CHALLENGE — Copy every line of the listing exactly.

SUPPLIED INFORMATION —
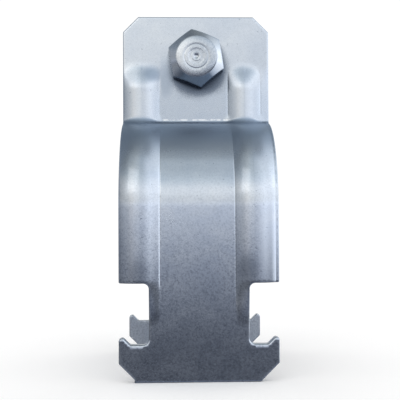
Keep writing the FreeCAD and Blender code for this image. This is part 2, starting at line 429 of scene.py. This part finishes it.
def turned_outwards(piece, weld=None):
    """Welds seams, points all faces outwards and shades them smooth."""
    form = bmesh.new()
    form.from_mesh(piece.data)
    if weld:
        bmesh.ops.remove_doubles(form, verts=form.verts, dist=weld)
    bmesh.ops.recalc_face_normals(form, faces=form.faces)
    for face in form.faces:
        face.smooth = True
    form.to_mesh(piece.data)
    form.free()


press_values = {
    "Sheet": sheet,
    "Ear Top": ear_top,
    "Ear Length": ear_length,
    "Bend Length": bend_length,
    "Seat Length": seat_length,
    "Ear Face": ear_face,
    "Seat Outside Radius": seat_outside,
    "Ear Bend Radius": ear_bend_radius,
    "Crest Bend Radius": 1.8 * MM,
    "Rib Centre": rib_centre,
    "Rib Drift": -0.25 * MM,
    "Rib Ear Drift": -0.30 * MM,
    "Rib Shift Length": 6.0 * MM,
    "Rib Width": rib_width,
    "Rib Outer Reach": 4.4 * MM,
    "Rib Ear Narrowing": 1.0 * MM,
    "Rib Height": rib_height,
    "Rib Side Slope": 0.6,
    "Rib Crest Round": 1.7 * MM,
    "Rib Root Round": 0.12 * MM,
    "Rib Cap Round": 1.5 * MM,
    "Rib Flare Round": 0.7 * MM,
    "Rib Flare Length": 1.4 * MM,
    "Rib Seat Flare": 24.0 * MM,
    "Rib Top": rib_top,
    "Rib Run Out": 6.5 * MM,
    "Rib Blend": 5.0 * MM,
    "Rib Seat Start": 0.2,
    "Rib Seat Rise": 9.0 * MM,
    "Rib End Drop": 14.5 * MM,
    "Rib End Length": 9.0 * MM,
    "Crease Depth": 0.05 * MM,
    "Crease Reach": 0.16 * MM,
    "Margin Fall": 0.18,
    "Turn": 0.0,
}


def strap_press():
    """The press tool: moves every point of the flat blank to its place on the strap."""
    tree, size = geometry_tree("strap_press", press_values)
    blank = size["Geometry"]
    place = blank.new("GeometryNodeInputPosition")
    x = place.new("ShaderNodeSeparateXYZ", (), {0: place})
    depth = x.other("Y")
    down = x.other("Z")

    leg_begin = size["Ear Length"] + size["Bend Length"] + size["Seat Length"]
    seat_begin = size["Ear Length"] + size["Bend Length"]
    height = size["Rib Height"]

    # Raised ribs: straight sides, rounded crest and roots, softer near the fold and the top.
    flare = size["Rib Flare Length"]
    flared = down.eased(size["Ear Length"] - flare, flare)
    flared = flared * (1 - down.share(seat_begin, size["Rib Seat Flare"])) ** 3
    root = size["Rib Root Round"].towards(size["Rib Flare Round"], flared)
    on_ear = 1 - down.eased(size["Ear Length"], size["Rib Shift Length"])
    drift = size["Rib Drift"] + size["Rib Ear Drift"] * on_ear
    off_crest = abs(x) - size["Rib Centre"] - x.maths("SIGN") * drift
    outer_reach = size["Rib Outer Reach"] - size["Rib Ear Narrowing"] * on_ear * (1 - x.under(0))
    inner_reach = size["Rib Width"] / 2
    reach = inner_reach.towards(outer_reach, 1 - off_crest.under(0))
    cap = size["Rib Top"] - inner_reach
    above_cap = (size["Ear Top"] - down - cap).most(0)
    from_crest = (off_crest ** 2 + above_cap ** 2).root()
    root = root.towards(size["Rib Cap Round"], above_cap.eased(0, inner_reach))
    side = (reach - from_crest) * size["Rib Side Slope"]
    raised = side.maths("SMOOTH_MIN", height, size["Rib Crest Round"])
    raised = raised.maths("SMOOTH_MAX", 0, root)

    # Where the ribs run out, and what only the outer skin shows: creases and a leaning margin.
    run_out = down.eased(size["Ear Top"] - size["Rib Top"], size["Rib Run Out"])
    faded = 1 - down.eased(leg_begin + size["Rib End Drop"], size["Rib End Length"])
    lift = raised * run_out * faded
    crease = (1 - abs(from_crest - reach) / size["Crease Reach"]).most(0) * run_out
    crease = crease * size["Crease Depth"] * faded ** 2 * (1 - flared).share(0.5, 0.5)
    outer_skin = 1 - depth / size["Sheet"]
    crease = crease * outer_skin
    margin = (off_crest - reach).most(0) * (1 - off_crest.under(0)) * (1 - x.under(0))
    lean = margin * size["Margin Fall"] * on_ear * run_out * outer_skin
    proud = lift - crease - depth - lean

    # Ear, fold, quarter round seat and straight leg, joined without a step.
    small = size["Ear Bend Radius"]
    bend = small + (size["Crest Bend Radius"] - small) * lift / height + depth
    ear_y = size["Ear Face"] + proud
    seat_share = size["Rib Seat Start"].towards(1, down.eased(seat_begin, size["Rib Seat Rise"]))
    seat = size["Seat Outside Radius"] + lift * seat_share - crease - depth
    first_seat = size["Seat Outside Radius"] + lift * size["Rib Seat Start"] - crease - depth
    centre_y = ear_y + bend
    centre_z = ((first_seat + bend) ** 2 - centre_y ** 2).root()
    turn = (centre_y / (first_seat + bend)).maths("ARCSINE")
    quarter = math.pi / 2 - turn
    plain_z = size["Ear Top"] - size["Ear Length"]
    straight = (size["Ear Length"] - down).most(0)
    near_bend = 1 - (straight / size["Rib Blend"]).least(1)
    ear_z = plain_z + straight + (centre_z - plain_z) * near_bend
    bend_turn = down.share(size["Ear Length"], size["Bend Length"]) * quarter
    seat_turn = turn + down.share(seat_begin, size["Seat Length"]) * quarter
    leg = (down - leg_begin).most(0)
    upper_y = centre_y - bend * bend_turn.maths("COSINE")
    upper_z = ear_z - bend * bend_turn.maths("SINE")
    lower_y = seat * seat_turn.maths("SINE")
    lower_z = seat * seat_turn.maths("COSINE") - leg
    on_seat = seat_begin.under(down)
    y = -upper_y.towards(lower_y, on_seat)
    z = upper_z.towards(lower_z, on_seat)

    pressed = place.new("ShaderNodeCombineXYZ", (), {0: x, 1: y, 2: z})
    moved = blank.new("GeometryNodeSetPosition", (), {"Geometry": blank, "Position": pressed})
    turned = place.new("ShaderNodeCombineXYZ", (), {2: size["Turn"]})
    faced = moved.new("GeometryNodeTransform", (), {"Geometry": moved, "Rotation": turned})
    close_tree(tree, faced, size["Material"])
    return tree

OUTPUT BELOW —
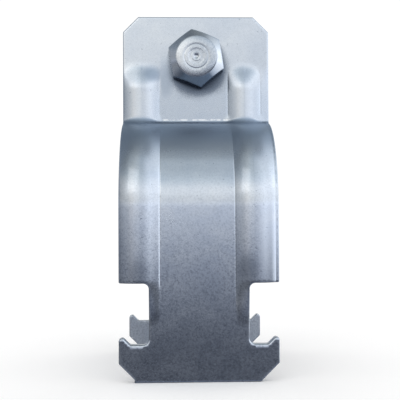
Keep writing the FreeCAD and Blender code for this image. This is part 2, starting at line 429 of scene.py. This part finishes it.
def turned_outwards(piece, weld=None):
    """Welds seams, points all faces outwards and shades them smooth."""
    form = bmesh.new()
    form.from_mesh(piece.data)
    if weld:
        bmesh.ops.remove_doubles(form, verts=form.verts, dist=weld)
    bmesh.ops.recalc_face_normals(form, faces=form.faces)
    for face in form.faces:
        face.smooth = True
    form.to_mesh(piece.data)
    form.free()


press_values = {
    "Sheet": sheet,
    "Ear Top": ear_top,
    "Ear Length": ear_length,
    "Bend Length": bend_length,
    "Seat Length": seat_length,
    "Ear Face": ear_face,
    "Seat Outside Radius": seat_outside,
    "Ear Bend Radius": ear_bend_radius,
    "Crest Bend Radius": 1.8 * MM,
    "Rib Centre": rib_centre,
    "Rib Drift": -0.25 * MM,
    "Rib Ear Drift": -0.30 * MM,
    "Rib Shift Length": 6.0 * MM,
    "Rib Width": rib_width,
    "Rib Outer Reach": 4.4 * MM,
    "Rib Ear Narrowing": 1.0 * MM,
    "Rib Height": rib_height,
    "Rib Side Slope": 0.6,
    "Rib Crest Round": 1.7 * MM,
    "Rib Root Round": 0.12 * MM,
    "Rib Cap Round": 1.5 * MM,
    "Rib Flare Round": 0.7 * MM,
    "Rib Flare Length": 1.4 * MM,
    "Rib Seat Flare": 24.0 * MM,
    "Rib Top": rib_top,
    "Rib Run Out": 6.5 * MM,
    "Rib Blend": 5.0 * MM,
    "Rib Seat Start": 0.2,
    "Rib Seat Rise": 9.0 * MM,
    "Rib End Drop": 14.5 * MM,
    "Rib End Length": 9.0 * MM,
    "Crease Depth": 0.05 * MM,
    "Crease Reach": 0.16 * MM,
    "Margin Fall": 0.18,
    "Turn": 0.0,
}


def strap_press():
    """The press tool: moves every point of the flat blank to its place on the strap."""
    tree, size = geometry_tree("strap_press", press_values)
    blank = size["Geometry"]
    place = blank.new("GeometryNodeInputPosition")
    x = place.new("ShaderNodeSeparateXYZ", (), {0: place})
    depth = x.other("Y")
    down = x.other("Z")

    leg_begin = size["Ear Length"] + size["Bend Length"] + size["Seat Length"]
    seat_begin = size["Ear Length"] + size["Bend Length"]
    height = size["Rib Height"]

    # Raised ribs: straight sides, rounded crest and roots, softer near the fold and the top.
    flare = size["Rib Flare Length"]
    flared = down.eased(size["Ear Length"] - flare, flare)
    flared = flared * (1 - down.share(seat_begin, size["Rib Seat Flare"])) ** 3
    root = size["Rib Root Round"].towards(size["Rib Flare Round"], flared)
    on_ear = 1 - down.eased(size["Ear Length"], size["Rib Shift Length"])
    drift = size["Rib Drift"] + size["Rib Ear Drift"] * on_ear
    off_crest = abs(x) - size["Rib Centre"] - x.maths("SIGN") * drift
    outer_reach = size["Rib Outer Reach"] - size["Rib Ear Narrowing"] * on_ear * (1 - x.under(0))
    inner_reach = size["Rib Width"] / 2
    reach = inner_reach.towards(outer_reach, 1 - off_crest.under(0))
    cap = size["Rib Top"] - inner_reach
    above_cap = (size["Ear Top"] - down - cap).most(0)
    from_crest = (off_crest ** 2 + above_cap ** 2).root()
    root = root.towards(size["Rib Cap Round"], above_cap.eased(0, inner_reach))
    side = (reach - from_crest) * size["Rib Side Slope"]
    raised = side.maths("SMOOTH_MIN", height, size["Rib Crest Round"])
    raised = raised.maths("SMOOTH_MAX", 0, root)

    # Where the ribs run out, and what only the outer skin shows: creases and a leaning margin.
    run_out = down.eased(size["Ear Top"] - size["Rib Top"], size["Rib Run Out"])
    faded = 1 - down.eased(leg_begin + size["Rib End Drop"], size["Rib End Length"])
    lift = raised * run_out * faded
    crease = (1 - abs(from_crest - reach) / size["Crease Reach"]).most(0) * run_out
    crease = crease * size["Crease Depth"] * faded ** 2 * (1 - flared).share(0.5, 0.5)
    outer_skin = 1 - depth / size["Sheet"]
    crease = crease * outer_skin
    margin = (off_crest - reach).most(0) * (1 - off_crest.under(0)) * (1 - x.under(0))
    lean = margin * size["Margin Fall"] * on_ear * run_out * outer_skin
    proud = lift - crease - depth - lean

    # Ear, fold, quarter round seat and straight leg, joined without a step.
    small = size["Ear Bend Radius"]
    bend = small + (size["Crest Bend Radius"] - small) * lift / height + depth
    ear_y = size["Ear Face"] + proud
    seat_share = size["Rib Seat Start"].towards(1, down.eased(seat_begin, size["Rib Seat Rise"]))
    seat = size["Seat Outside Radius"] + lift * seat_share - crease - depth
    first_seat = size["Seat Outside Radius"] + lift * size["Rib Seat Start"] - crease - depth
    centre_y = ear_y + bend
    centre_z = ((first_seat + bend) ** 2 - centre_y ** 2).root()
    turn = (centre_y / (first_seat + bend)).maths("ARCSINE")
    quarter = math.pi / 2 - turn
    plain_z = size["Ear Top"] - size["Ear Length"]
    straight = (size["Ear Length"] - down).most(0)
    near_bend = 1 - (straight / size["Rib Blend"]).least(1)
    ear_z = plain_z + straight + (centre_z - plain_z) * near_bend
    bend_turn = down.share(size["Ear Length"], size["Bend Length"]) * quarter
    seat_turn = turn + down.share(seat_begin, size["Seat Length"]) * quarter
    leg = (down - leg_begin).most(0)
    upper_y = centre_y - bend * bend_turn.maths("COSINE")
    upper_z = ear_z - bend * bend_turn.maths("SINE")
    lower_y = seat * seat_turn.maths("SINE")
    lower_z = seat * seat_turn.maths("COSINE") - leg
    on_seat = seat_begin.under(down)
    y = -upper_y.towards(lower_y, on_seat)
    z = upper_z.towards(lower_z, on_seat)

    pressed = place.new("ShaderNodeCombineXYZ", (), {0: x, 1: y, 2: z})
    moved = blank.new("GeometryNodeSetPosition", (), {"Geometry": blank, "Position": pressed})
    turned = place.new("ShaderNodeCombineXYZ", (), {2: size["Turn"]})
    faced = moved.new("GeometryNodeTransform", (), {"Geometry": moved, "Rotation": turned})
    close_tree(tree, faced, size["Material"])
    return tree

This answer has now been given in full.